Sunday, December 10, 2023

1679 Unwanted Christmas Wassailing in New England

The tradition of wassailing arrived in the New World with the English settlers.  Sometimes demands of wassailers were unwelcome in the colonies.

On Christmas Day in 1679 in Salem, Massachusetts. Joseph Foster, Benjamin Fuller, Samuel Brayebrooke & Joseph Flint decided they wanted some booze for the holiday.  On Christmas night of 1679, four young men of the village of Salem entered the house of septuagenarian John Rowden, who was known to make pear wine, called "perry," from trees in his orchard. The men made themselves at home in front of the fire & began to sing. After a couple of songs they tried to cajole Rowden & his wife into bringing them some of the new wine. Rowden refused & asked the intruders to leave, to which they responded that "it was Christmas Day at night & they came to be merry & to drink perry, which was not to be had anywhere else but here, & perry they would have before they went."

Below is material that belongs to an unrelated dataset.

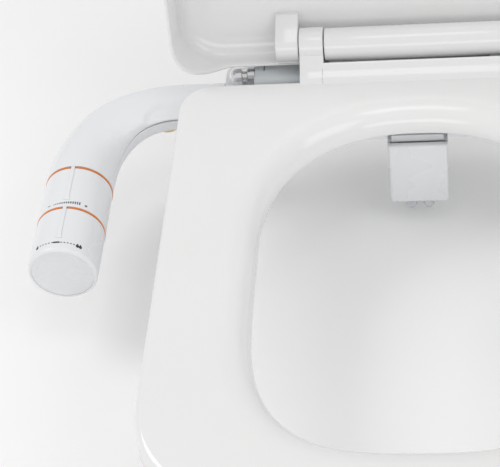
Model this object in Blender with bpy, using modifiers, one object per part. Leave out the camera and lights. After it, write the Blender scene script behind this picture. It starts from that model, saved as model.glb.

When the visitors promised to return later & pay for the drink, Mrs. Rowden said, "We keep no ordinary to call for pots." By "ordinary" she meant tavern, & by "pots" she meant alcohol. The four men left, but three returned a quarter-hour later & tried to pass a piece of lead as payment in coin. The Rowdens & their adopted son, Daniel Poole, got the men out the front door, but they wouldn't leave & called sarcastic taunts from the street.

John Rowden later testified to the violence that broke out next. They threw stones, bones, & other things at Poole in the doorway & against the house. They beat down much of the daubing in several places & continued to throw stones for an hour & a half with little intermission. They also broke down about a pole & a half of fence, being stone wall, & a cellar, without the house, distant about 4 or 5 rods, was broken open through the door, & 5 or 6 pecks of apples were stolen.